Knee to the chest, is a hit or miss (no pun intended) correction. It is more important for you to not let the jump start. Give her an acceptable alternative. ie Sit. give no attention (greeting from people) until she is sitting. This is enforced by the leash.


----------



## big_dog7777 (Apr 6, 2004)

It is absolutely fair to keep a dog under control in all circumstances until they understand 100% what acceptable behavior is. The only way to keep her under control is with a leash. Scruffing your pup for normal behavior when she has not been taught what proper behavior around children is is what's not fair. Small children run about squealing with their arms flailing and do all kinds of interesting things. This behavior triggers prey and herding instinct in our GSD's. If you want your pup to grow to be a dog that's great with kids you need to socialize the heck out of her with children. She needs to understand that children are a positive source of fun and joy provided she is CALM. This is also a two way street, the children need to be taught how to act around a dog. The 2 year old is a little young for this, not young to socialize the dog with but only in 100% controlled interaction (i.e. on leash). The 4 year old can be taught how to act if the dog gets to pushy (stand still - don't move or squeal and call you) and to be CALM. Use this opportunity to work with children and puppy in a CALM and controlled setting. Exercise the crap out of the pup, feed her, and then get to work with the two year old. Keep puppy on leash, but leave it as loose as you can (as long as she is not trying to pounce on the child) and show the 2 year old how to nicely pet the puppy and show the puppy how to nicely interact. Until a dog/pup proves to me that they can ignore a child that runs past them and totally control themselves with a calm clear head I will not allow any interaction with children unless on lead and supervised only by myself. Reward calm submissive behavior with treats and CALM praise. If puppy will not settle down or shows any signs of taking a dominant stance over the children all interaction is done. I start this process as early as possible with as many children as I can find. Teaching this to a 15 pound puppy is much easier than a 55 pound puppy since they are easier to control without much exertion. Freedom is earned.


----------



## big_dog7777 (Apr 6, 2004)

Ran out of time to edit and add...

Your goal is CALM POSITIVE experiences with children for your puppy.
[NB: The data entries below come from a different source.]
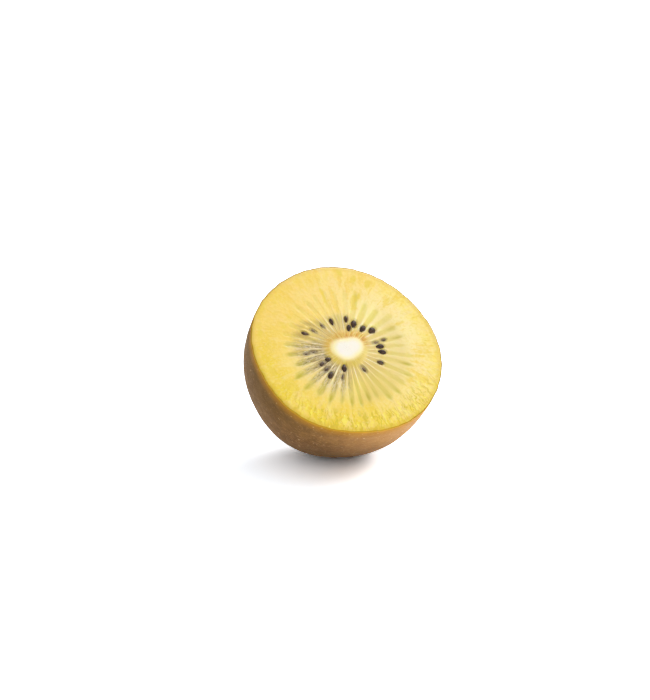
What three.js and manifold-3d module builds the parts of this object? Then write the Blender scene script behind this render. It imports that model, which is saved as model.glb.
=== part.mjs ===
// Half a golden kiwi fruit, cut across the middle and lying on the side of its dome.
//
// The fruit is shaped in a frame of its own: its axis is Z, the cut face looks up at z = 0, and the dome
// below it ends at the scar of the stalk. The half is then leaned over and set down, so that the origin is
// the middle of the small flat that it rests on. Sizes are in millimetres and angles in degrees.

import * as THREE from "three";
import { mergeVertices } from "three/addons/utils/BufferGeometryUtils.js";
import Module from "manifold-3d";

// Driving dimensions
const CUT_RADIUS = 26.09; // mean radius of the cut face
const HALF_LENGTH = 37; // from the cut face to the scar
const DOME_POWER = 2.7; // 2 would be an ellipse; more is fuller at the shoulder
const DOME_SWAY = [0.083, 0.125]; // shift of the dome along X and Y with depth: the cut is not quite square
const LEAN = 43; // of the fruit's axis from upright, where the half comes to balance
const REST_DEPTH = 0.5; // how far the skin is pressed flat where the fruit rests
const SKIN_EDGE = 0.45; // rounded edge between the cut face and the skin

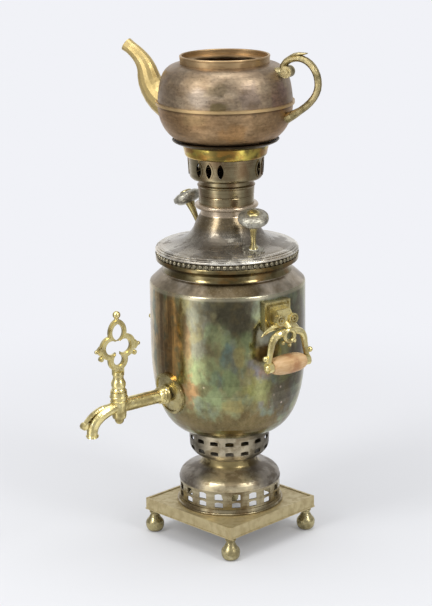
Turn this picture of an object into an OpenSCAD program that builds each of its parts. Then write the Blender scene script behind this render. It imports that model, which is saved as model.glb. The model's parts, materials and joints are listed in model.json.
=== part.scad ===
// Charcoal samovar with a teapot on its crown.
// Origin: middle of the square base, on the plane that the ball feet stand on.
// +Z is up, +X points to one carrying handle and -Y to the tap.

/* [Sheet and fits] */
// Thickness of the spun sheets
sheet = 1.2; // [0.9:0.1:1.6]
// Gap between soldered faces that are curved
solder_gap = 0.05; // [0.02:0.01:0.1]
// Clearance around pieces that lift out
lift_gap = 0.4; // [0.3:0.05:0.6]
// Clearance of the ground plug in the tap barrel
plug_gap = 0.05; // [0.03:0.01:0.08]
// Radial clearance of a wooden grip on its rod
rod_gap = 0.08; // [0.05:0.01:0.1]

/* [Feet and plate] */
// Largest radius of a ball foot
foot_r = 9.4; // [7.5:0.1:10]
// Height of the ball feet, floor to plate
foot_h = 23.5; // [22:0.5:30]
// Distance between neighbouring feet
foot_pitch = 110; // [106:1:111]
// Radius of the stud on a foot
stud_r = 2.5; // [2:0.1:3]
// Side of the square plate
plate_side = 123.5; // [120:0.5:130]
// Height of the plate's rim
plate_h = 12.2; // [8.5:0.1:13]
// Thickness of the plate's top and sides
plate_wall = 2.2; // [1.8:0.1:2.6]
// Width of the raised border on the plate
border_w = 3; // [2:0.1:4]
// Radius of the ash and air hole in the plate
ash_hole_r = 44; // [40:0.5:46]
// Turn of the base about the vertical, in degrees
base_turn = 7; // [0:1:10]

/* [Pedestal] */
// Outer radius of the ring on the plate
base_ring_r = 53.5; // [53:0.1:56]
// Height of the ring on the plate
base_ring_h = 5.2; // [4:0.1:6]
// Outer radius of the lower gallery
low_r = 51; // [49:0.1:51.5]
// Height of the lower gallery
low_h = 19; // [18:0.5:22]
// Height of the dome and its neck
dome_h = 24; // [23:0.5:30]
// Outer radius of the neck under the urn
neck_r = 27.5; // [25:0.5:30]
// Outer radius of the upper gallery at its top
cup_r = 41; // [40:0.5:42]
// Height of the upper gallery
cup_h = 29.5; // [25:0.5:31]

/* [Windows] */
// Columns of windows in the lower gallery
low_count = 18; // [12:1:20]
// Width of a lower window
low_win_w = 8.6; // [6:0.1:9.5]
// Height of a lower window
low_win_h = 6; // [5:0.1:6.5]
// Columns of windows in the upper gallery
cup_count = 16; // [12:1:18]
// Width of an upper window
cup_win_w = 8.4; // [5:0.1:9]
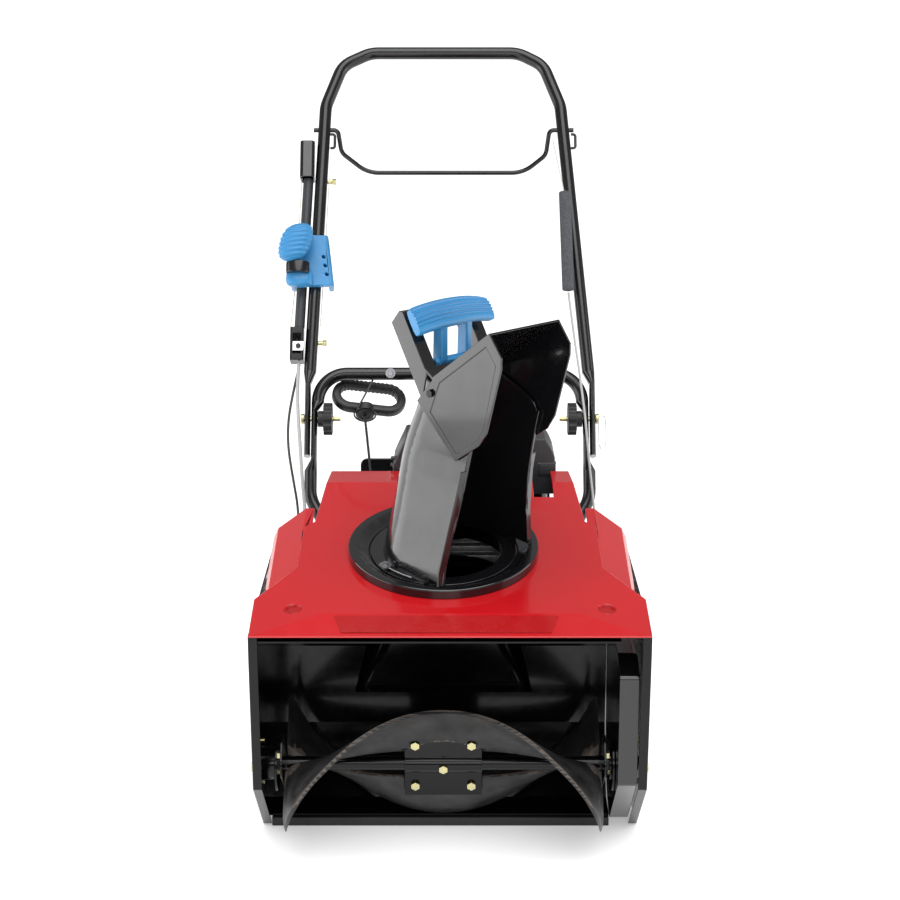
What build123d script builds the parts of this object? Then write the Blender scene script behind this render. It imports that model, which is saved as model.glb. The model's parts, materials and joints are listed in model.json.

I do everything possible to set up the proper environment to foster success so that I will not have to administer a correction to the puppy while interacting with children. Again, I want positive experiences. I start this process as early as possible with as many children as I can find. Any friends or family that have kids or that have kids visit are enlisted to help if at all possible.


----------



## Bruce Wilson (Oct 25, 2007)

Well, it's been a few days. Thanks for all your input. We kept her on the leash, working with the pup and the kids. I even got the 4 yr old to do some sit, down, here work with her. He loved it when we told him he "was the boss" of the pup. We taught him the hand signs and how to give the command. He did real good with it. Played with her like that for a good 20 minutes. The 2 yr old learned to stop running and stand still if the pup ran at her. So far all your suggestions are working . Thanks again!!


----------



## Bruce Wilson (Oct 25, 2007)

UPDATE: Today Tasha is 16 months and is awesome with the grandkids. Our 17 month old grandson talks to her in his own language and Tasha totally responds!
Our son moved back home a few months ago bringing his 4 yo male shepherd and the dogs are both excellent with the kids.
Thanks again for all the advice!!


----------



## doggiedad (Dec 2, 2007)

i agree with Mara and ZeusGSD. keep her leashed and slowly introduce her to the children. keep the leash on her when you're introducing her to children this way you can contriol her. when i got my last puppy i went to the local day and asked if i could bring my puppy over to play with the children. they said ok. it worked out just fine. along with being socalized he learned how to behave around children and that carried over to him meeting adults.


----------